Through education about addiction together with tools and skills to help, clients learn how to make healthier choices, thereby contributing to the addict’s recovery rather than to their addiction.
Like life coaching, it is forward-looking and goal-orientated, helping clients achieve positive results in their lives, moving from where they are right now to where they want to be.
Who can benefit from Family Recovery Coaching?
Anyone who has been impacted or affected by someone else’s addiction, whether that person is actively using, in treatment or in recovery.
If you feel that your life is no longer your own and you want to regain your equilibrium.
You want to become your loved one’s best chance of getting into recovery or staying in recovery.
You are fearful that your loved one is on a pathway to addiction, or you are not sure whether they are an addict, but you want to know how best to support them.

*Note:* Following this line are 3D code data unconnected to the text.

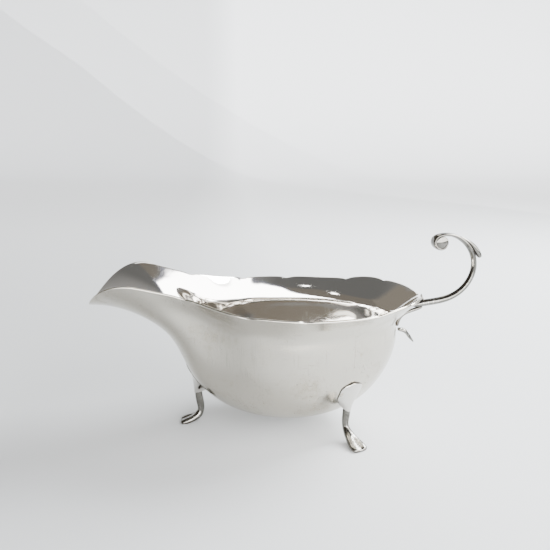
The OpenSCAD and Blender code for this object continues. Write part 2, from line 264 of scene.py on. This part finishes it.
# %% Give the sheet its thickness and a rounded rim
wall = bowl.modifiers.new("sheet", "SOLIDIFY")
wall.thickness = sheet * mm
wall.offset = 0
wall.use_even_offset = True
wall.material_offset = 1
wall.material_offset_rim = 0
edge_round = bowl.modifiers.new("burnished rim", "BEVEL")
edge_round.width = 0.28 * mm
edge_round.segments = 2
edge_round.limit_method = "ANGLE"
edge_round.angle_limit = radians(50)
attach(bowl, "root")
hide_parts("bowl")
print("bowl wall:", sheet, "mm")


# %% [markdown]
# ## Finding the wall
# The knees and legs are fitted to the bowl as the smith fitted them: by trying them against
# the wall. A ray is shot at the sheet from outside, and where it lands is the wall.

# %% Feel for the wall from outside
sheet_bm = bmesh.new()
sheet_bm.from_mesh(sheet_mesh)
wall_tree = BVHTree.FromBMesh(sheet_bm)
sheet_bm.free()
rear_middle = 11.8
spots = {"front": (0, 0, 180), "rear_left": (rear_middle, 0, 66),
         "rear_right": (rear_middle, 0, -66)}


def wall_reach(spot, across, height):
    x0, y0, turn = spot[0], spot[1], radians(spot[2])
    out = Vector((cos(turn), sin(turn), 0))
    side = Vector((-sin(turn), cos(turn), 0))
    start = Vector((x0, y0, height)) * mm + side * across * mm + out * 0.1
    hit = wall_tree.ray_cast(start, -out)[0]
    return ((hit - start).dot(out) + 0.1) / mm + sheet / 2


knee_top = 26.8
knee_foot = 13.6
knee_reach = {name: wall_reach(spot, 0, knee_top) for name, spot in spots.items()}
print("wall at the knees' top, mm:", {k: round(v, 1) for k, v in knee_reach.items()})

# %% [markdown]
# ## Knee shields
# Each cast leg ends in a shield-shaped plate that spreads its pull over the thin sheet. A
# small grid is laid against the wall point by point, and its middle is raised until it meets
# the shin, so the plate's edge always hugs the bowl.

# %% Shape a knee shield
knee_half = 5.25
knee_lift = 1.1
plate_thick = 0.7
solder = 0.05


def knee_half_width(t):
    if t < 0.3:
        return knee_half * max(0.05, 1 - 0.96 * (1 - t / 0.3) ** 2) ** 0.5
    return knee_half * between(1, 0.62, ease((t - 0.66) / 0.34))


def knee_shield(name, spot, top_reach):
    bm = bmesh.new()
    bmesh.ops.create_grid(bm, x_segments=12, y_segments=12, size=1)
    turn = radians(spot[2])
    for v in bm.verts:
        s, t = v.co.x, (1 - v.co.y) / 2
        across = s * knee_half_width(t)
        height = between(knee_top, knee_foot + 2.8 * s * s, t)
        seat = wall_reach(spot, across, height)
        stand_out = top_reach - between(0.9, 1.9, ease(t)) - wall_reach(spot, 0, height)
        arch = max(0, cos(s * pi / 2)) ** between(0.6, 0.8, t)
        reach = seat + solder + between(0.44, max(stand_out, knee_lift), arch)
        v.co = Vector((spot[0] + reach * cos(turn) - across * sin(turn),
                       spot[1] + reach * sin(turn) + across * cos(turn), height)) * mm
    bmesh.ops.recalc_face_normals(bm, faces=bm.faces)
    out = Vector((cos(turn), sin(turn), 0))
    if sum((f.normal.dot(out) for f in bm.faces)) < 0:
        bmesh.ops.reverse_faces(bm, faces=bm.faces)
    piece = piece_from(bm, name)
    plate = piece.modifiers.new("plate", "SOLIDIFY")
    plate.thickness = plate_thick * mm
    plate.offset = -1
    rounded = piece.modifiers.new("edge", "BEVEL")
    rounded.width = 0.25 * mm
    rounded.segments = 2
    rounded.limit_method = "ANGLE"
    rounded.angle_limit = radians(50)
    soften(piece, 1)
    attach(piece, "root")
    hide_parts("knee_" + name.split("_", 1)[1])
    return piece


knees = [knee_shield("shield_" + n, spots[n], knee_reach[n]) for n in spots]
print("knee shields:", [k.name for k in knees])

# %% [markdown]
# ## Legs
# A leg is a cast bar in an S curve that ends in a two-toed hoof. It is drawn out row by row:
# how far it stands from the bowl, how high, how wide and how thick it is there, and how deep
# the cleft between the toes is.

# %% Shape the legs
shin = 2.7
hoof = 7.0
rear_splay = 2.6
leg_rows = [(-4.0, 18.0, 0.8 * shin, 0.5 * shin, 0, 0),
            (-3.9, 16.0, 1.05 * shin, 0.9 * shin, 0, 0.2),
            (-3.9, 13.4, 1.2 * shin, 1.1 * shin, 0, 0.3),
            (-4.4, 10.4, 1.1 * shin, 1.15 * shin, 0, 0.5),
            (-4.9, 7.4, 0.98 * shin, 1.0 * shin, 0, 0.5),
            (-4.8, 5.4, 1.0 * shin, 0.95 * shin, 0, 0.3),
            (-4.0, 3.7, 1.45 * shin, 1.2 * shin, 0.05, 0.2),
            (-2.0, 2.2, 0.74 * hoof, 1.2 * shin, 0.2, 0),
            (0.6, 1.3, 0.95 * hoof, 1.1 * shin, 0.35, 0),
            (2.9, 0.8, 1.0 * hoof, 0.95 * shin, 0.5, 0),
            (4.3, 0.4, 0.8 * hoof, 0.55 * shin, 0.6, 0)]
inside_knee = 12.6
leg_clear = 0.15


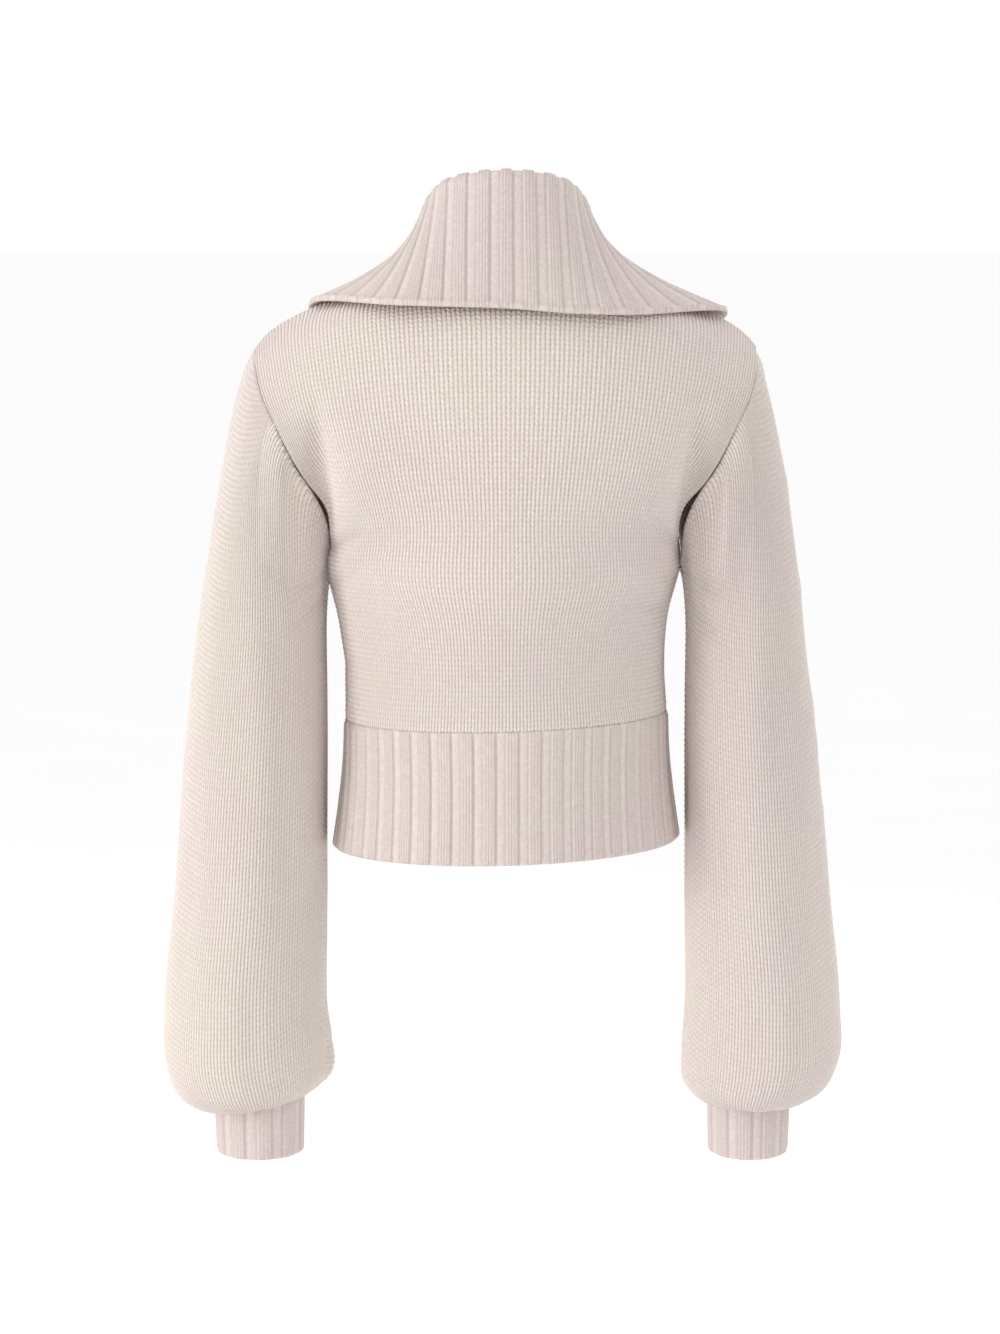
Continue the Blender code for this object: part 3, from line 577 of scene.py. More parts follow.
    def joined(self, outer: Lattice, inner: Lattice, shade: Array) -> Item:
        """Joins the two sides of the wall at its rims.

        Args:
            outer: The side with stitches.
            inner: The plain side.
            shade: The outer points' painted shade, from 0 on a crest to 1 in the deepest groove.

        Returns:
            The wall's object.
        """
        base = int(outer.used.sum())
        sides = (outer, inner)
        vertices = np.concatenate([side.points[side.used] for side in sides]) * MM
        ups = np.concatenate([side.up[side.used] for side in sides]) / self.knit.course
        across = np.concatenate([np.broadcast_to(side.places, side.up.shape)[side.used] for side in sides])
        # The plain inner side has an even painted shade.
        shades = np.concatenate([shade[outer.used], np.full(len(ups) - base, self.inner_shade)])
        groups = [(faces, np.append(outer.places, 1.0)[columns]) for faces, columns in outer.faces()]
        groups += [(faces[:, ::-1] + base, np.append(inner.places, 1.0)[columns[:, ::-1]])
                   for faces, columns in inner.faces()]
        for edge in ("low", "high") if self.closed else ("low", "high", "left", "right"):
            numbers, at = inner.line(edge)
            rim = zipped(*outer.line(edge), numbers + base, at)
            rim = rim[:, ::-1] if edge in ("low", "right") else rim
            groups.append((rim, across[rim]))
        groups = [(faces, at * self.repeats) for faces, at in groups]
        return woven_object(self.name, vertices, groups, ups, shades)


def linked(name: str, data: bpy.types.ID, place: Vec = (0.0, 0.0, 0.0)) -> Item:
    """A new object in the scene.

    Args:
        name: Its name.
        data: Its mesh, lamp or camera.
        place: Its place in metres.

    Returns:
        The object.
    """
    item = bpy.data.objects.new(name, data)
    item.location = place
    bpy.context.scene.collection.objects.link(item)
    return item


def woven_object(name: str, vertices: Array, groups: list[tuple[Array, Array]], ups: Array,
                 shades: Array) -> Item:
    """An object from groups of faces.

    Args:
        name: The piece's name.
        vertices: Points in metres.
        groups: Faces of as many corners each, with the repeat coordinate of every corner.
        ups: The course coordinate of each point.
        shades: The painted shade of each point.

    Returns:
        The linked object, shaded smooth, its faces outward.
    """
    volume = 0.0
    for faces, _ in groups:
        for k in range(2, faces.shape[1]):
            corners = vertices[faces[:, [0, k - 1, k]]]
            volume += (corners[:, 0] * np.cross(corners[:, 1], corners[:, 2])).sum()
    order = slice(None, None, -1 if volume < 0.0 else 1)
    loops = np.concatenate([faces[:, order].ravel() for faces, _ in groups])
    across = np.concatenate([at[:, order].ravel() for _, at in groups])
    sizes = np.concatenate([np.full(len(faces), faces.shape[1]) for faces, _ in groups])
    mesh = bpy.data.meshes.new(name)
    mesh.vertices.add(len(vertices))
    mesh.vertices.foreach_set("co", vertices.astype(np.float32).ravel())
    mesh.loops.add(len(loops))
    mesh.loops.foreach_set("vertex_index", loops.astype(np.int32))
    mesh.polygons.add(len(sizes))
    mesh.polygons.foreach_set("loop_start", (np.cumsum(sizes) - sizes).astype(np.int32))
    mesh.update(calc_edges=True)
    stitches = np.stack([across, ups[loops]], axis=-1).astype(np.float32)
    mesh.uv_layers.new(name="Stitches").uv.foreach_set("vector", stitches.ravel())
    # The painted shade is kept in a point attribute, by which the yarn's colour is darkened.
    mesh.attributes.new("shade", "FLOAT", "POINT").data.foreach_set("value", shades.astype(np.float32))
    mesh.shade_smooth()
    mesh.update()
    return linked(name, mesh)


def skinned(name: str, tubes: Sequence[Array]) -> bpy.types.Mesh:
    """A mesh of closed tubes.

    Args:
        name: The mesh's name.
        tubes: Each tube as rings of as many points, anticlockwise seen from its last ring.

    Returns:
        The mesh, its faces outward.
    """
    vertices = []
    faces = []
    for rings in tubes:
        number = len(vertices) + np.arange(rings.shape[0] * rings.shape[1]).reshape(rings.shape[:2])
        beside = np.roll(number, -1, axis=1)
        quads = np.stack([number[:-1], beside[:-1], beside[1:], number[1:]], axis=-1).reshape(-1, 4)
        faces += [*quads.tolist(), number[0][::-1].tolist(), number[-1].tolist()]
        vertices += rings.reshape(-1, 3).tolist()
    mesh = bpy.data.meshes.new(name)
    mesh.from_pydata(vertices, [], faces)
    return mesh


# ---- the garment's form


@dataclass(frozen=True)
class Section:
    """A line across a panel, from the centre to the armhole seam."""

    mid_y: float
    mid_z: float
    edge_x: float
    edge_y: float
    edge_z: float
    wrap: float
    crown_y: float = 0.0
    crown_z: float = 0.0

    def points(self, shares: Array, start_x: float = 0.0) -> Array:
        """Points from x = start_x (share 0) to the edge (share 1).

        Args:
            shares: Places along the section.
            start_x: Where the section starts.

        Returns:
            One point for each share.
        """
        wrap = math.radians(self.wrap)
        first = math.asin(start_x * math.sin(wrap) / self.edge_x) / wrap
        along = first + (1.0 - first) * shares
        weight = (np.cos(along * wrap) - math.cos(wrap)) / (1.0 - math.cos(wrap))
        bump = np.sin(math.pi * np.clip(along, 0.0, 1.0)) ** 2
        x = self.edge_x * np.sin(along * wrap) / math.sin(wrap)
        y = self.edge_y + (self.mid_y - self.edge_y) * weight + self.crown_y * bump
        z = self.edge_z + (self.mid_z - self.edge_z) * weight + self.crown_z * bump
        return np.stack([x, y, z], axis=-1)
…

What benefits can be expected?
Clients who go through this process feel supported in a safe and nurturing environment, no longer alone in struggling with their loved one’s addiction. They grow in confidence when they learn to take the focus off the addict and put it back onto themselves (self-care) which in turn causes less stress and anxiety. They learn new ways to communicate, which lead to improved relationships. With their newfound clarity around addiction, they can begin to make healthier choices for themselves and around the addict. From being enmeshed in addiction and the addict, their horizons now expand; they re-find their passion for life, and they feel able to start to look to the future, with time to reflect on what they really want and how to get it. They learn how to overcome barriers and obstacles and find ways to solve problems previously thought unsolvable. Chaos is replaced by calm.